Léo tiene en Rémi a su mejor amigo con mucha diferencia. Pasan los veranos siempre juntos, jugando a inventarse historias, a echar carreras entre los campos sembrados de flores de sus padres o a ir en bicicleta de casa de uno a la casa del otro. Suelen pasar también las noches juntos, compartiendo cama, abrazados. Y entre ellos no hay atisbo de atracción sexual, pues ambos tienen trece años y ni si quiera algo así ha podido pasar por sus cabezas. Hasta que llegan al instituto.



Son las compañeras de clase las primeras que les preguntan si son pareja. Los han visto siempre juntos, siembre haciéndose muestras de afecto como un abrazo, como una sonrisa… Léo se escandaliza. Son simplemente mejores amigos, ¿qué tienen de raro? Ellas se ríen y les insisten. Quieren saber. Los chicos de la clase no tienen tanta intriga: ellos han dictaminado la etiqueta que les corresponde y se han encargado de hacérsela saber a gritos en el patio del recreo.

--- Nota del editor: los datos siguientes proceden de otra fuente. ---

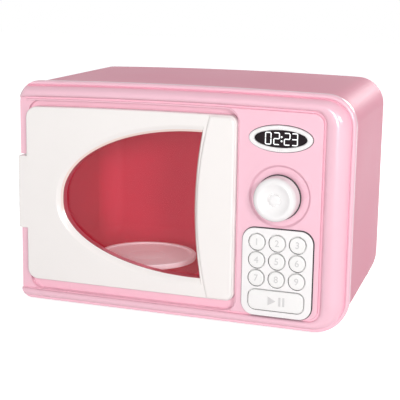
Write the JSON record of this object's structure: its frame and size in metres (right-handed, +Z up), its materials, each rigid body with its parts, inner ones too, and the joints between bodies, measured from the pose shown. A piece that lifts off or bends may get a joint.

Pero Léo no es gay. No puede permitir que piensen que lo es. No lo quiere ser. Por ello, pone todo su empeño en no parecer gay: se va con los chicos a hacer “cosas de chicos” en el patio del recreo, elimina de su repertorio de gestos los que puedan ser sospechosos y, sobre todo, aparta a Rémi de su vida. Porque Rémi puede que sí sea gay, o que esté enamorado, o que no le importe lo que piensen los demás… o puede que, sencillamente, solo sea un niño que quiere seguir pudiendo abrazar a su mejor amigo igual que ha hecho siempre sin que tenga que derivarse de eso ninguna connotación sexual.
La película de Lukas Dhont es indispensable. En ella hace un retrato crudo, honesto y realista del proceso de socialización de los adolescentes cuando inician la pubertad; explora, sin desmanes lacrimógenos ni florituras emocionales, los temas de la propia identidad, la integración en el grupo de pares, el bullying, la homofobia y, muy especialmente, la pérdida de la inocencia y el sentimiento de culpa. En definitiva, elabora una cátedra sobre la madurez.
De ahí que la gran sorpresa de la película sea el aplomo en escena de Eden Dambrine, actor adolescente que da vida a un Léo tan verídico que uno abandona la sala con la duda de haber sido voyeur involuntario de su verdadera infancia, de su psique, de sus secretos.
La película tiene una fotografía cuidada al detalle, hermosa pero, al tiempo, realista. La historia se narra a través de silencios, de emociones contenidas, de subtexto. Con una mesura y una delicadeza tales que hacen que la metáfora final —el brazo en cabestrillo— resulta acaso demasiado evidente. Ojalá aguante mucho en cartelera, pues todo el mundo la debería ir a ver.